そこでこいつの出す出力と、私のゴリラコードの出力を比較して差異を発見しようってわけだ。
つまり、こういうのを書く。
def solver1(X, K, D):
b = 0
b = abs(X)//D
if b <= K:
K -= b
else:
b = K
K = 0
if X > 0:
X -= D*b
elif X < 0:
X += D*b
if K == 0:
return X
else:
if X == 0:
if K % 2 == 0:
return X
else:
return D
elif X > 0:
if abs(X-D) < abs(X):
X -= D
K -= 1
if K % 2 == 0:
return abs(X)
else:
return min(abs(X-D), abs(X+D))
elif X < 0:
if abs(X+D) < abs(X):
X += D
K -= 1
if K % 2 == 0:
return abs(X)
else:
return min(abs(X-D),abs(X+D))
def solver2(X, K, D):
for i in range(K):
X = abs(X)-D
return abs(X)
X,K,D = map(int,input().split())
print(solver1(X,K,D))
print(solver2(X,K,D))
で、怪しい値を適当にいれる。
見つけた!!
#見つからないんですけどって時
ランダムな値をぶちこんでみるのも手のようです。
今回の場合だとKが小さい場合で探索します。
さっきのコードの入出力部分を
while True:
X=random.randint(-10000,10000)
K=random.randint(1,500)
D=random.randint(1,10000)
if solver1(X, K, D) == solver2(X, K, D):
print("OK:"+str(solver1(X, K, D))+","+str(solver2(X, K, D))+" input:"+str(X)+" "+str(K)+" "+str(D))
else:
print("NG!")
print("input:"+str(X)+" "+str(K)+" "+str(D))

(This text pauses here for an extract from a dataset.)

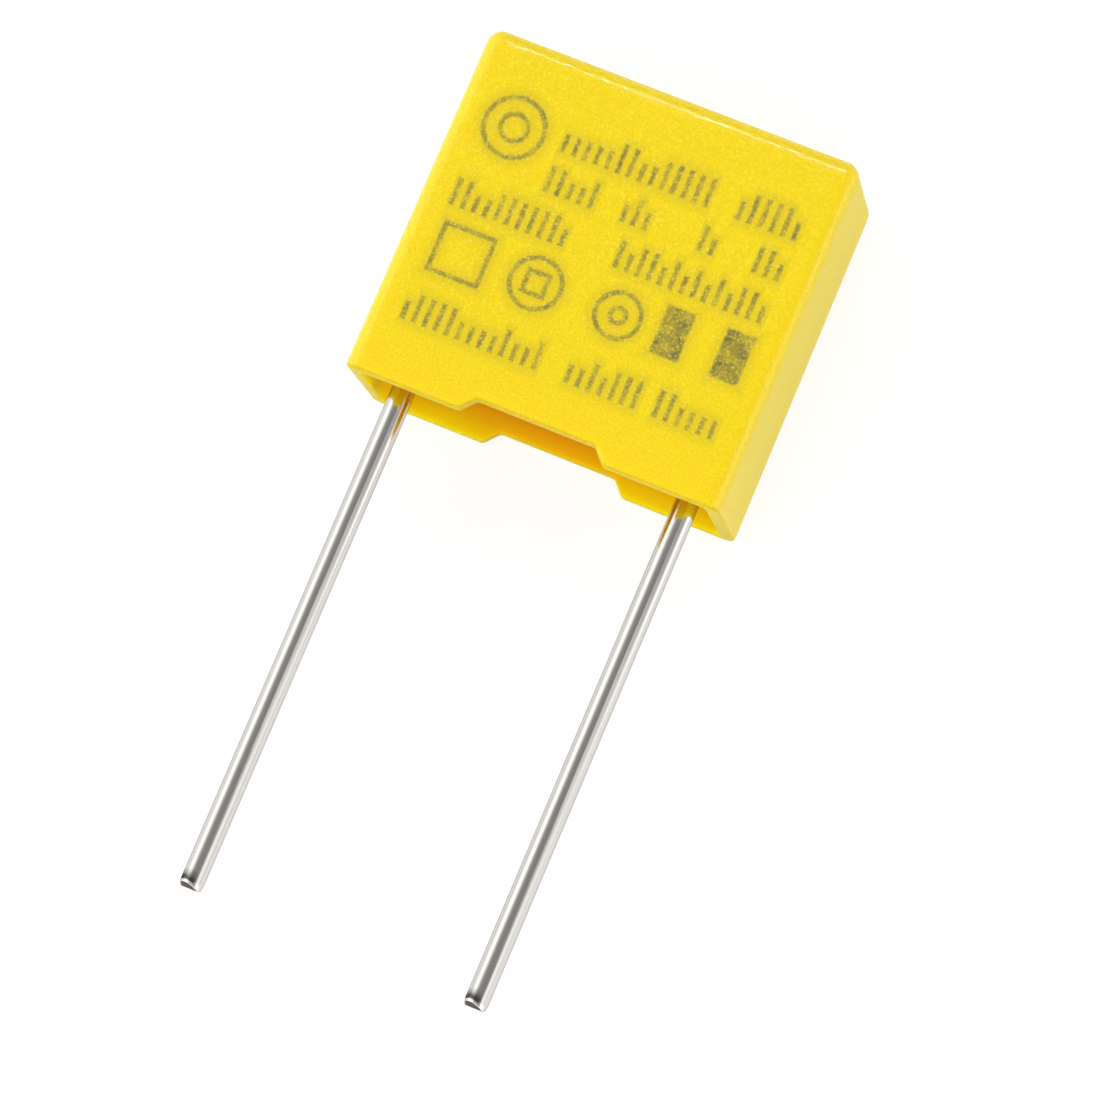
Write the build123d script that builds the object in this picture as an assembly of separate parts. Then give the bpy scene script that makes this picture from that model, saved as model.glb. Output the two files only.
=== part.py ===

print("solver1:"+str(solver1(X, K, D)))
print("solver2:"+str(solver2(X, K, D)))
break
発見!!
#見つからないんですけど!! って時
https://twitter.com/chokudai/status/1294967448072937472
これで例えばX,Dも小さい範囲で試すと実は動いちゃうんだけど、OKしか出なかった場合は、
・そもそも愚直解の考え方or実装が間違っている
・大きいケースでだけ動かない(=9割以上オーバーフロー)
のどっちかなので、どちらかを疑えばOK。考えることが減って嬉しくなる感じ。
#つまり
あれ~? 解き方はあってると思うんだけどな~。
なんかWAが出るなぁ。どうしてだぁ~??
って時に使えるテクニックです。ギリ茶コーダーになれてない私にはとっても助かる考え方で非常に勉強になりました。
駆け出しにもわかりやすく解説を投げてくださるchokudaiさんに心より感謝申し上げます。